## Problem description
Output exactly the lines that run from the line containing "Write the Blender" through the line containing "GAP = 0.3 *", with both ends included.

>>>>

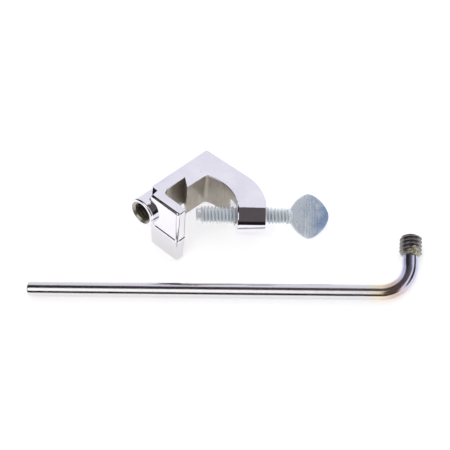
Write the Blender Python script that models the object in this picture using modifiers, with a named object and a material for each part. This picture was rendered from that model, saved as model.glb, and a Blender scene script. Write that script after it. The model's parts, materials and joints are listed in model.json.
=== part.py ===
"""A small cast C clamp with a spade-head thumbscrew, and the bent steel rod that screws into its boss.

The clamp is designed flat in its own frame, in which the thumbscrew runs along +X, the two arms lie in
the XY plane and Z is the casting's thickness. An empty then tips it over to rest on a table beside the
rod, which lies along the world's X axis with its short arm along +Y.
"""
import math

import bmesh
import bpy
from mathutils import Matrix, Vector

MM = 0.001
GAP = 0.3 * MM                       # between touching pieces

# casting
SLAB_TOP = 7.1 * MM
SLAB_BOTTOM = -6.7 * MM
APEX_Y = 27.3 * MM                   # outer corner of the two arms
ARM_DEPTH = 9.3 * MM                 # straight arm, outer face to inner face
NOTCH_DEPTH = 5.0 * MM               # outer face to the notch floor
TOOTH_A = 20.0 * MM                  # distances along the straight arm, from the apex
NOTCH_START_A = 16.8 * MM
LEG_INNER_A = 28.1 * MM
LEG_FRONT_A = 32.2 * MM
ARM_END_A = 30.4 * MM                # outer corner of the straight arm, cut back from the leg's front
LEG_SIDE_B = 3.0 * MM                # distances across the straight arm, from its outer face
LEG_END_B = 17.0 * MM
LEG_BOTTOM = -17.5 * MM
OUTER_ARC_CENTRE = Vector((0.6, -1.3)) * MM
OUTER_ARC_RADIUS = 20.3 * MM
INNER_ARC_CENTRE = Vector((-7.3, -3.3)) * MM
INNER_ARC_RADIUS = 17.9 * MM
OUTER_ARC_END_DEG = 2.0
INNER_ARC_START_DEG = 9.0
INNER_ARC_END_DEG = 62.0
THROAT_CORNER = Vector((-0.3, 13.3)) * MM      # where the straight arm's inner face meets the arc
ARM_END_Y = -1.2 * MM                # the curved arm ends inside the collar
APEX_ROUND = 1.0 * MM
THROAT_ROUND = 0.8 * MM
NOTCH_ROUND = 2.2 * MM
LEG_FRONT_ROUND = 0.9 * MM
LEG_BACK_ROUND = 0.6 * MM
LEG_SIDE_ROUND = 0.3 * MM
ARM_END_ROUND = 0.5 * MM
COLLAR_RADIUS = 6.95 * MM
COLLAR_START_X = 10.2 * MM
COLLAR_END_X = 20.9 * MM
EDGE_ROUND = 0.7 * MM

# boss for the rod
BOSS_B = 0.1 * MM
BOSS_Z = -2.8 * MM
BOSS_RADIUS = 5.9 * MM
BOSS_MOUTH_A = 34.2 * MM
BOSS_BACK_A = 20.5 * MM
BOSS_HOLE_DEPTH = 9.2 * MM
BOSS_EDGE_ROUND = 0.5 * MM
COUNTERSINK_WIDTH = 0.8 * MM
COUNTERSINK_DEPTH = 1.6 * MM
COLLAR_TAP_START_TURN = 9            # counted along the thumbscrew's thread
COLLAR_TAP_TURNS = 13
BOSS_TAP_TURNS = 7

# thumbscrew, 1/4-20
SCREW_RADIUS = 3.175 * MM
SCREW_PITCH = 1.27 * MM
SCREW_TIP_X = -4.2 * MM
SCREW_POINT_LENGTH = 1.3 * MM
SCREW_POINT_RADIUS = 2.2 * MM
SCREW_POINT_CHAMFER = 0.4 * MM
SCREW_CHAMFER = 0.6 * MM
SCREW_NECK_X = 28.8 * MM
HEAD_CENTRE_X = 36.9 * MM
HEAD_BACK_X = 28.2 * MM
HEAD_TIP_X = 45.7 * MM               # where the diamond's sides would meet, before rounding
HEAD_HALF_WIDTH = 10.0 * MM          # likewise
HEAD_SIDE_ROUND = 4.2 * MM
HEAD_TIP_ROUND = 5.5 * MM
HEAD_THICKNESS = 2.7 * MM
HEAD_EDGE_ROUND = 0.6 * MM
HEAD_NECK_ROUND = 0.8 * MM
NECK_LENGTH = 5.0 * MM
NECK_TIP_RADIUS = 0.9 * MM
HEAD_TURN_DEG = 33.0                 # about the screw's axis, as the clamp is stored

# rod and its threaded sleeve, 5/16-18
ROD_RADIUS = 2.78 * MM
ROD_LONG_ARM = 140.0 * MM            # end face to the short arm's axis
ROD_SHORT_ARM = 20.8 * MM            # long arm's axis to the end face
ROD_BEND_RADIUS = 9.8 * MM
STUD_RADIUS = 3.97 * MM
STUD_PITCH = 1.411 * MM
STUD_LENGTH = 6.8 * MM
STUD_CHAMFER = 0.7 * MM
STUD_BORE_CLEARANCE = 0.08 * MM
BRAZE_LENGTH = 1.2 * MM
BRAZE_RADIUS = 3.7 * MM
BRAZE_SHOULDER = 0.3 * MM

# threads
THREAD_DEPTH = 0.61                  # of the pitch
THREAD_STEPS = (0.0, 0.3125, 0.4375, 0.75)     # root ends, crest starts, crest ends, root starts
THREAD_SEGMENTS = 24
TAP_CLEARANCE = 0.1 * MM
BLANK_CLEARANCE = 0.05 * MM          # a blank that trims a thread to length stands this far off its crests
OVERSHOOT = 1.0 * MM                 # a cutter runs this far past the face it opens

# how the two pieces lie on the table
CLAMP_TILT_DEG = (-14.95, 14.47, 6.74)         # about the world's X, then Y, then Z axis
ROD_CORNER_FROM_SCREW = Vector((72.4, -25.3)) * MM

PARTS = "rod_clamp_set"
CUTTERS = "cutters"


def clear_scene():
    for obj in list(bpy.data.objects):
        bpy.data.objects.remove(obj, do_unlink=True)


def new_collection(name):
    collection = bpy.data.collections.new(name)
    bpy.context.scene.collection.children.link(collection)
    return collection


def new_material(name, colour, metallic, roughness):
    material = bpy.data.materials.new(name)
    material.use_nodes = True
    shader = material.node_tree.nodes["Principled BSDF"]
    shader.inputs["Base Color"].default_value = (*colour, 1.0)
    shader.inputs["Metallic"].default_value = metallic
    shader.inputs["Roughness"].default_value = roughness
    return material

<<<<
>>>>

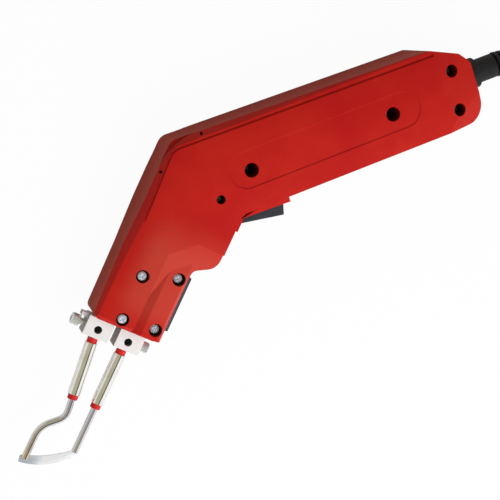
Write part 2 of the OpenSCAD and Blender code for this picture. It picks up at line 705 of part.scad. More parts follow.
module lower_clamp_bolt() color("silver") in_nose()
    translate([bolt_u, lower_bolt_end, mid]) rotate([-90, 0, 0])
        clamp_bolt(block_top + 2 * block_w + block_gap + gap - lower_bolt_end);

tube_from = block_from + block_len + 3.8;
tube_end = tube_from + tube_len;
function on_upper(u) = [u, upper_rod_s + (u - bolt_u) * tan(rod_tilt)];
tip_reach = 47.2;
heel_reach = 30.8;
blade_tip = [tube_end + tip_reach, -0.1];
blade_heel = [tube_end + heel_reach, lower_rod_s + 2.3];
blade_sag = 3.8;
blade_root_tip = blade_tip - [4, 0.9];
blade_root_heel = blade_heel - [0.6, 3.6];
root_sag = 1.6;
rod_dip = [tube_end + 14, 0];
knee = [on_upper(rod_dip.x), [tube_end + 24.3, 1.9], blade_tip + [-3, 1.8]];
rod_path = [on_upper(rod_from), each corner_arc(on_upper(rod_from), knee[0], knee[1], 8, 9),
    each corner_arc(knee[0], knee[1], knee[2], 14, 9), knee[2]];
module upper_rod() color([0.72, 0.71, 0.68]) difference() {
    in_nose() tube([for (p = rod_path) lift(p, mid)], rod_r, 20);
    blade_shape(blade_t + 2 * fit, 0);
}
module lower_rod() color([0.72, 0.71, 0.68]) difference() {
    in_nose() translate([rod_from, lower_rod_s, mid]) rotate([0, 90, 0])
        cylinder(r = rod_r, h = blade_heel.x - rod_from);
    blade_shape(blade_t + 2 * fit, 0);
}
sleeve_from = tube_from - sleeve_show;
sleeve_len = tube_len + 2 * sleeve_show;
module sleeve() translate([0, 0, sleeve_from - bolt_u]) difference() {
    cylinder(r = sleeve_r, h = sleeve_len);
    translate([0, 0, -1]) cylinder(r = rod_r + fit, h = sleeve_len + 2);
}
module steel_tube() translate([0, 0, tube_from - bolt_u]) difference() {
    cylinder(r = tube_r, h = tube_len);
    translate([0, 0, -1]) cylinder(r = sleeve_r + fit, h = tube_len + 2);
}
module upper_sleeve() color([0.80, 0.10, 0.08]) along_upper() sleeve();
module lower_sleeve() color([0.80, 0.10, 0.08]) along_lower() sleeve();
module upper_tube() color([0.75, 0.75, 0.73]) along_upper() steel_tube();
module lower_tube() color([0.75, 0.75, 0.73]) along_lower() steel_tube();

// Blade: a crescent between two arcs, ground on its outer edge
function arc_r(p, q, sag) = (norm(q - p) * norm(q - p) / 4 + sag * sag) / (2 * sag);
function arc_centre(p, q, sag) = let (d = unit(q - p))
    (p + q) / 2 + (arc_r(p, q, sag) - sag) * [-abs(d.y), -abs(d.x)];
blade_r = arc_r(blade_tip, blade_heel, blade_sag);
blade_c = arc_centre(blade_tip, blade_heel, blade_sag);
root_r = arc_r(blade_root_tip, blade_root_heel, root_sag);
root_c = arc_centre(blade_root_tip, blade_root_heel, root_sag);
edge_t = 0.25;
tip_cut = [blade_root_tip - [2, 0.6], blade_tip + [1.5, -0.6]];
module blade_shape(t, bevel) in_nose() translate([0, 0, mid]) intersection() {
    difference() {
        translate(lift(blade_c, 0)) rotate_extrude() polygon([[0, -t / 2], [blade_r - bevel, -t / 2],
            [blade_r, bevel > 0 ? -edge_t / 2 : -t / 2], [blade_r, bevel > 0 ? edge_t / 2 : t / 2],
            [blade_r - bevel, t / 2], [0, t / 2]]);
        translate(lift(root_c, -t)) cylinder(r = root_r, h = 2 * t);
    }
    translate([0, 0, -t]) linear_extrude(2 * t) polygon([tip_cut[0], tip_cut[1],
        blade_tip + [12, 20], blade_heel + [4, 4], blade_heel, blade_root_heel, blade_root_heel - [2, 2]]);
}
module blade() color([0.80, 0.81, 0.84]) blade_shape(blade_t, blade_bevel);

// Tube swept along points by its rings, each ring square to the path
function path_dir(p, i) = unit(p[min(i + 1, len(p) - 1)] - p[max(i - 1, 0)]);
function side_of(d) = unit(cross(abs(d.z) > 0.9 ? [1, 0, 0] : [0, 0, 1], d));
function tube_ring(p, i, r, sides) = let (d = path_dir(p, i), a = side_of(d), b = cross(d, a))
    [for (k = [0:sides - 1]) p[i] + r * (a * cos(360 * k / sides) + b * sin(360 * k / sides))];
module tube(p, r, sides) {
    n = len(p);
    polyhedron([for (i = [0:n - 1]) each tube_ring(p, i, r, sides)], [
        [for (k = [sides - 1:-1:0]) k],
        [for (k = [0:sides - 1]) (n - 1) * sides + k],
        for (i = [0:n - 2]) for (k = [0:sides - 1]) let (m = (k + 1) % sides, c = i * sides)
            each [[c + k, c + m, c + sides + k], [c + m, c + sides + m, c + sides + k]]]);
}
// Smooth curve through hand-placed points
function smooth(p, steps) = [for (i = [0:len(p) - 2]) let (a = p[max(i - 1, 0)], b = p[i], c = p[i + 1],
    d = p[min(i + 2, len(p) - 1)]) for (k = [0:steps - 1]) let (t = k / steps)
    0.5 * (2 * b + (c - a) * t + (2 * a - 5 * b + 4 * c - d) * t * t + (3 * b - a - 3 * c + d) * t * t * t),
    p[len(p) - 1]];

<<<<

## Result of this task
Write the Blender Python script that models the object in this picture using modifiers, with a named object and a material for each part. This picture was rendered from that model, saved as model.glb, and a Blender scene script. Write that script after it. The model's parts, materials and joints are listed in model.json.
=== part.py ===
"""A small cast C clamp with a spade-head thumbscrew, and the bent steel rod that screws into its boss.

The clamp is designed flat in its own frame, in which the thumbscrew runs along +X, the two arms lie in
the XY plane and Z is the casting's thickness. An empty then tips it over to rest on a table beside the
rod, which lies along the world's X axis with its short arm along +Y.
"""
import math

import bmesh
import bpy
from mathutils import Matrix, Vector

MM = 0.001
GAP = 0.3 * MM                       # between touching pieces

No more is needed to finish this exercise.